Set down, exactly as they appear, the lines from the line holding "footPlaces.forEach((place, i) =>" through the line holding "obj.matrix_world = world", inclusive; output nothing outside that range.

════

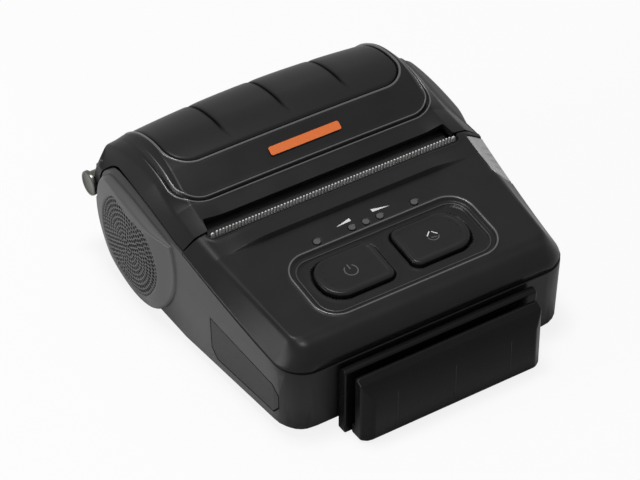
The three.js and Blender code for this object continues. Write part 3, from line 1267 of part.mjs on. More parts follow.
// Release button on the right: a rocker that is flush with the facet and the side wall and swings about its
// upper edge. Its stem turns the upright-pivoted lever against the platen's shaft.
function releaseButton() {
  const cap = cut(upperShape, upperForm(RELEASE_CAP)).intersect(releaseSpace(0));
  const stemHalf = RELEASE_STEM_HEIGHT / 2;
  const stem = block([leverX + LEVER_THICKNESS / 2 + GAP, CASE_HALF_WIDTH - RELEASE_CAP],
    [RELEASE_Y - stemHalf, RELEASE_Y + stemHalf], [RELEASE_Z - stemHalf, RELEASE_Z + stemHalf]);
  return cap.add(stem);
}

function releaseLever() {
  const bar = block([leverX - LEVER_THICKNESS / 2, leverX + LEVER_THICKNESS / 2],
    [RELEASE_Y - LEVER_TAIL / 2, PLATEN_Y - SHAFT_RADIUS - GAP],
    [leverBottomZ, leverBottomZ + LEVER_HEIGHT]);
  return bar.add(rodZ([leverX, leverPivotY], LEVER_PIN_RADIUS, leverBottomZ - LEVER_PIN_LENGTH, leverBottomZ,
    SMALL_ROUND_STEPS));
}

// Card reader: a rail on the case, a head block in front of it and the magnetic head in the slot.
const railFrontY = CASE_FRONT_Y - GAP - RAIL_THICKNESS;
const readerRearY = railFrontY - SWIPE_SLOT;

function cardReaderRail() {
  const outline = [
    [CASE_FRONT_Y - GAP, RAIL_BOTTOM_Z],
    [CASE_FRONT_Y - GAP, RAIL_TOP_Z - READER_EDGE],
    [CASE_FRONT_Y - GAP - READER_EDGE, RAIL_TOP_Z],
    [railFrontY + READER_EDGE / 2, RAIL_TOP_Z],
    [railFrontY, RAIL_TOP_Z - READER_EDGE / 2],
    [railFrontY, RAIL_BOTTOM_Z],
  ];
  return alongX(outline, -RAIL_HALF_WIDTH, RAIL_HALF_WIDTH);
}

function cardReaderHead() {
  const outline = [
    [readerRearY, RAIL_BOTTOM_Z],
    [readerRearY, READER_TOP_Z - READER_EDGE / 2],
    [readerRearY - READER_EDGE, READER_TOP_Z],
    [READER_FRONT_Y + READER_BEVEL_DEPTH, READER_TOP_Z - READER_EDGE],
    [READER_FRONT_Y, READER_TOP_Z - READER_BEVEL_HEIGHT],
    [READER_FRONT_Y, RAIL_BOTTOM_Z + READER_EDGE],
    [READER_FRONT_Y + READER_EDGE, RAIL_BOTTOM_Z],
  ];
  const plan = [
    [-READER_HALF_WIDTH, readerRearY + OVERRUN],
    [-READER_HALF_WIDTH, READER_FRONT_Y + READER_BEVEL_DEPTH],
    [-READER_HALF_WIDTH + READER_END_BEVEL, READER_FRONT_Y],
    [READER_HALF_WIDTH - READER_END_BEVEL, READER_FRONT_Y],
    [READER_HALF_WIDTH, READER_FRONT_Y + READER_BEVEL_DEPTH],
    [READER_HALF_WIDTH, readerRearY + OVERRUN],
  ];
  const ledge = block([-READER_HALF_WIDTH, READER_HALF_WIDTH], [readerRearY - READER_EDGE, railFrontY - GAP],
    [RAIL_BOTTOM_Z, RAIL_BOTTOM_Z + RAIL_LEDGE]);
  const body = alongX(outline, -READER_HALF_WIDTH, READER_HALF_WIDTH)
    .intersect(alongZ(plan, 0, PRINTER_HEIGHT));
  const pocketHalf = MAGNETIC_HEAD_LENGTH / 2 + GAP;
  const pocketDepth = MAGNETIC_HEAD_DEPTH - MAGNETIC_HEAD_PROUD + MAGNETIC_HEAD_TRAVEL + GAP;
  const pocket = block([-pocketHalf, pocketHalf], [readerRearY - pocketDepth, readerRearY + OVERRUN],
    [MAGNETIC_HEAD_Z - MAGNETIC_HEAD_HEIGHT / 2 - GAP, MAGNETIC_HEAD_Z + MAGNETIC_HEAD_HEIGHT / 2 + GAP]);
  return body.add(ledge).subtract(pocket);
}

function magneticHead() {
  const half = MAGNETIC_HEAD_LENGTH / 2;
  const front = readerRearY - MAGNETIC_HEAD_DEPTH + MAGNETIC_HEAD_PROUD;
  const tip = readerRearY + MAGNETIC_HEAD_PROUD;
  const outline = [
    [-half, front],
    [half, front],
    [half, readerRearY],
    [half / 2, tip],
    [-half / 2, tip],
    [-half, readerRearY],
  ];
  const halfHeight = MAGNETIC_HEAD_HEIGHT / 2;
  return alongZ(outline, MAGNETIC_HEAD_Z - halfHeight, MAGNETIC_HEAD_Z + halfHeight);
}

// Battery, its latch, the main board, feet and screws.
const battery = () => alongZ(shifted(roundedRectangle(BATTERY_HALF_WIDTH, BATTERY_LENGTH / 2, WALL), 0,
  (BATTERY_FRONT_Y + BATTERY_REAR_Y) / 2), BATTERY_BOTTOM_Z, BATTERY_TOP_Z);
const batteryLatch = () => block([-LATCH_WIDTH / 2, LATCH_WIDTH / 2],
  [BATTERY_REAR_Y + 2 * GAP, BATTERY_REAR_Y + 2 * GAP + LATCH_LENGTH], [FLOOR_Z, FLOOR_Z + LATCH_THICKNESS]);
const mainBoard = () => block([-MAIN_BOARD_HALF_WIDTH, MAIN_BOARD_HALF_WIDTH],
  [BATTERY_FRONT_Y, BATTERY_REAR_Y - MAIN_BOARD_REAR_MARGIN],
  [MAIN_BOARD_Z, MAIN_BOARD_Z + BOARD_THICKNESS]);
const foot = (place) => rodZ(place, FOOT_RADIUS, 0, FLOOR_Z + FOOT_SOCKET_DEPTH);

function screw(place) {
  const head = rodZ(place, SCREW_HEAD_RADIUS, FLOOR_Z, FLOOR_Z + SCREW_HEAD_HEIGHT, SMALL_ROUND_STEPS);
  const shank = rodZ(place, SCREW_SHANK_RADIUS, FLOOR_Z, FRAME_FLOOR_Z + PLATE_THICKNESS, SMALL_ROUND_STEPS);
  return head.add(shank);
}

addPiece('lower_case', lowerCase(), FINISH.charcoal);
addPiece('upper_case', upperCase(), FINISH.blackSatin);
addPiece('left_side_cover', sideCover(LEFT), FINISH.charcoal);
addPiece('right_side_cover', sideCover(RIGHT), FINISH.charcoal);
addPiece('card_reader_rail', cardReaderRail(), FINISH.charcoal);
addPiece('card_reader_head', cardReaderHead(), FINISH.charcoal);
addPiece('magnetic_head', magneticHead(), FINISH.steel);
addPiece('tear_bar', tearBar(), FINISH.steel);
addPiece('print_head', printHead(), FINISH.ceramic);
addPiece('head_plate', headPlate(), FINISH.aluminium);
addPiece('head_frame', headFrame(), FINISH.steel);
addPiece('head_spring_left', coilSpring(-SPRING_SPREAD, webRearY + GAP, PLATEN_Z), FINISH.steel);
addPiece('head_spring_right', coilSpring(SPRING_SPREAD, webRearY + GAP, PLATEN_Z), FINISH.steel);
addPiece('stepper_motor', stepperMotor(), FINISH.steel);
addPiece('motor_pinion', motorPinion(), FINISH.whiteNylon);
addPiece('idler_gear', gear(idlerCentre, IDLER_TEETH, idlerPhase, GEAR_BORE_RADIUS), FINISH.whiteNylon);
const platenBore = SHAFT_RADIUS + GAP / 2;
addPiece('platen_gear', gear(platenCentre, PLATEN_TEETH, platenPhase, platenBore), FINISH.whiteNylon);
addPiece('platen_shaft', platenShaft(), FINISH.steel);
addPiece('platen_roller', platenRoller(), FINISH.rubber);
addPiece('platen_bush_left', platenBush(LEFT), FINISH.whiteNylon);
addPiece('platen_bush_right', platenBush(RIGHT), FINISH.whiteNylon);
addPiece('paper_bay', paperBay(), FINISH.blackSatin);
addPiece('paper_sensor', paperSensor(), FINISH.blackSatin);
addPiece('strap_stud_left', strapStud(LEFT), FINISH.steel);
addPiece('strap_stud_right', strapStud(RIGHT), FINISH.steel);
addPiece('lid_shell', lidShell(), FINISH.blackSatin);
addPiece('lid_pad', lidPad(), FINISH.blackGloss);
addPiece('name_plate', namePlate(), FINISH.blackGloss);
addPiece('lid_frame', lidFrame(), FINISH.blackSatin);
addPiece('power_key', key(LEFT), FINISH.keyBlack);
addPiece('feed_key', key(RIGHT), FINISH.keyBlack);
addPiece('key_mat', keyMat(), FINISH.rubber);
addPiece('control_board', controlBoard(), FINISH.board);
for (const [name, x] of Object.entries(lightPlaces)) addPiece(name, light(x), FINISH.lens);
addPiece('port_cover', portCover(), FINISH.charcoal);
addPiece('io_board', ioBoard(), FINISH.board);
addPiece('usb_socket', boxSocket(usbY, USB_LENGTH, USB_HEIGHT), FINISH.steel);
addPiece('serial_socket', boxSocket(serialY, SERIAL_LENGTH, SERIAL_HEIGHT), FINISH.blackSatin);
addPiece('power_jack', powerJack(), FINISH.blackSatin);
addPiece('release_button', releaseButton(), FINISH.silverPlastic);
addPiece('release_lever', releaseLever(), FINISH.steel);
addPiece('battery', battery(), FINISH.batteryWrap);
addPiece('battery_latch', batteryLatch(), FINISH.charcoal);
addPiece('main_board', mainBoard(), FINISH.board);
footPlaces.forEach((place, i) => addPiece(`foot_${i + 1}`, foot(place), FINISH.rubber));
screwPlaces.forEach((place, i) => addPiece(`case_screw_${i + 1}`, screw(place), FINISH.steel));

export default printer;
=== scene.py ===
import json
import logging
import math
from dataclasses import dataclass
from enum import Enum
from functools import cache, partial

import bmesh
import bpy
import numpy as np
from mathutils import Matrix, Vector


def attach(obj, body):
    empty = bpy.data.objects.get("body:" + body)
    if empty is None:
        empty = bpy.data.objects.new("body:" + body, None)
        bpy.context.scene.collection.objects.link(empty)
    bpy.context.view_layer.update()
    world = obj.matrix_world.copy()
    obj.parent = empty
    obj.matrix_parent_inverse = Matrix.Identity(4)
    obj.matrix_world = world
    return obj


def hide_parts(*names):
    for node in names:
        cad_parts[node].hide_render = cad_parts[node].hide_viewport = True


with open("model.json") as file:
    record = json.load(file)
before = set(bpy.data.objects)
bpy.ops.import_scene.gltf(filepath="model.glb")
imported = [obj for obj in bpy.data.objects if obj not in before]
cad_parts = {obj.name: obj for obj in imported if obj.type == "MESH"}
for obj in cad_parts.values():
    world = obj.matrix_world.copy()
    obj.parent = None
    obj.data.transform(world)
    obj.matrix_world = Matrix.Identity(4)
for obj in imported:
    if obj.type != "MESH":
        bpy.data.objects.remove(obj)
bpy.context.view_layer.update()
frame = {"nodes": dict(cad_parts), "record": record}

# Portable receipt printer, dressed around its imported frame. Sizes here are in millimetres, angles in
# degrees. Meshes are turned into metres by MM when they are made.
MM = 0.001
log = logging.getLogger("printer")


class Side(Enum):
    """Left or right side of the printer, as the sign of X."""

    LEFT = -1
    RIGHT = 1


# Shader maths.


class Value:
    """A number socket of a shader tree, with operators that add Math nodes."""

    def __init__(self, tree: bpy.types.NodeTree, socket: bpy.types.NodeSocket) -> None:
        """Wraps an output socket of the tree."""
        self.tree = tree
        self.socket = socket

    def _math(self, operation: str, first: object, second: object) -> "Value":
        """Adds a Math node.

        Args:
            operation: the node's operation.
            first: a Value or a number.
            second: a Value or a number.

        Returns:
            The node's result.
        """
        node = self.tree.nodes.new("ShaderNodeMath")
        node.operation = operation
        for socket, item in zip(node.inputs, (first, second)):
            if isinstance(item, Value):
                self.tree.links.new(item.socket, socket)
            else:
                socket.default_value = item
        return Value(self.tree, node.outputs[0])

    def __add__(self, other: object) -> "Value":
        """self + other."""
        return self._math("ADD", self, other)

    __radd__ = __add__

    def __mul__(self, other: object) -> "Value":
        """self * other."""
        return self._math("MULTIPLY", self, other)

    __rmul__ = __mul__

    def __sub__(self, other: object) -> "Value":
        """self - other."""
        return self._math("SUBTRACT", self, other)

    def __rsub__(self, other: object) -> "Value":
        """other - self."""
        return self._math("SUBTRACT", other, self)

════

### Solution for this problem:
footPlaces.forEach((place, i) => addPiece(`foot_${i + 1}`, foot(place), FINISH.rubber));
screwPlaces.forEach((place, i) => addPiece(`case_screw_${i + 1}`, screw(place), FINISH.steel));

export default printer;
=== scene.py ===
import json
import logging
import math
from dataclasses import dataclass
from enum import Enum
from functools import cache, partial

import bmesh
import bpy
import numpy as np
from mathutils import Matrix, Vector


def attach(obj, body):
    empty = bpy.data.objects.get("body:" + body)
    if empty is None:
        empty = bpy.data.objects.new("body:" + body, None)
        bpy.context.scene.collection.objects.link(empty)
    bpy.context.view_layer.update()
    world = obj.matrix_world.copy()
    obj.parent = empty
    obj.matrix_parent_inverse = Matrix.Identity(4)
    obj.matrix_world = world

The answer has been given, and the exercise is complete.